The film opens with scenes of children from every side depicted in the film, German, French and Scottish, reciting warlike propaganda rhymes that were commonplace in the years leading up to war as well as during the war. This economical touch deftly sets the backdrop of extreme nationalism against which this story occurred. By Christmas, 1914, World War I had already stagnated into the trench lines that would dominate the rest of the war, but the conflict had not quite descended into the brutal quagmire it would become.


We see the conflict largely through six or seven sets of eyes, more or less evenly divided between the sides. The Scottish side includes two brothers (Steven Robertson and Robin Laing) who joined not out of nationalism or any hatred of the enemy but simply out of a sense of adventure. “Finally, something is going to happen in our lives.” When one of the brothers is killed in a senseless assault into the teeth of the German machine guns that begins the main action of the film, the survivor spends the rest of the film writing pleasant fictions home to his mother, unable to tell her that one of her sons is dead. Their parish priest (Gary Lewis) is along as a stretcher bearer but often finds that his humanity is an impediment to doing as he is told.

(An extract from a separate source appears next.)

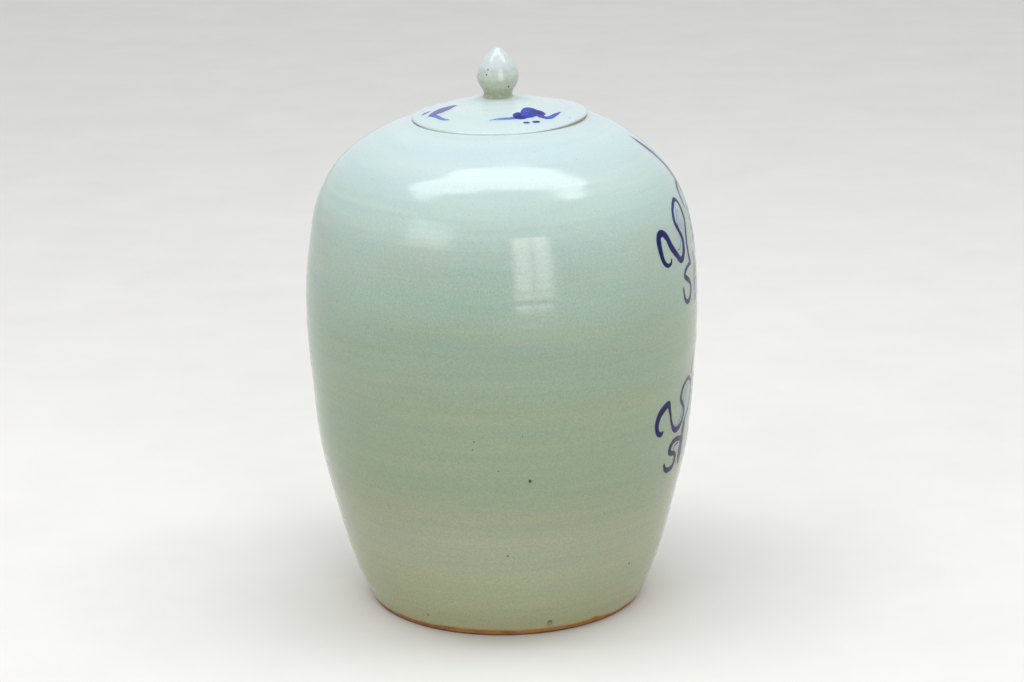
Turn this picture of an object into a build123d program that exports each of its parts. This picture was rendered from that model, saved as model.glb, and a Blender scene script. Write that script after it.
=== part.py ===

On the French side, their officer (Guillaume Canet), the son of their commanding general, who worries about his pregnant wife stranded behind enemy lines. Our eyes on the German side belong the Nikolaus Sprink (Benno Fürmann), an operatic tenor conscripted into the army. His lover, Anna Sorenson (Diane Kruger), comes to visit him on Christmas under the pretense of performing for the troops.

Despite all of the nationalism, the demonization of the enemy as sub-human, the propaganda is impotent against the universality of the Christmas music sung by soldiers on all sides. Once the Scottish bagpipers began accompanying Sprink on “Silent Night,” the walls between the soldiers begin to crumble and their commanders meet in the middle of “no man’s land” to discuss a cease fire for the remainder of Christmas Eve.

Naturally, their superiors are horrified, since finding common ground with the enemy undermines the whole rationale behind the war effort. The units involved are broken up or shipped to other fronts. The Anglican priest is chastised by his bishop (Ian Richardson) for leading his men astray. The bishop goes on to deliver a sermon which is little more than propaganda (and is taken virtually word-for-word from an actual sermon). Change a few words and the sermon would have felt right at home in a Wahhabi madrasa.

The film can be schmaltzy but it’s hard to find a meaningful Christmas story that isn’t sentimental on more than one level. It’s theme of the universality of Christmas is a powerful analogy for the things that unify people being ultimately more powerful than what divides them, if they simply allow it to happen.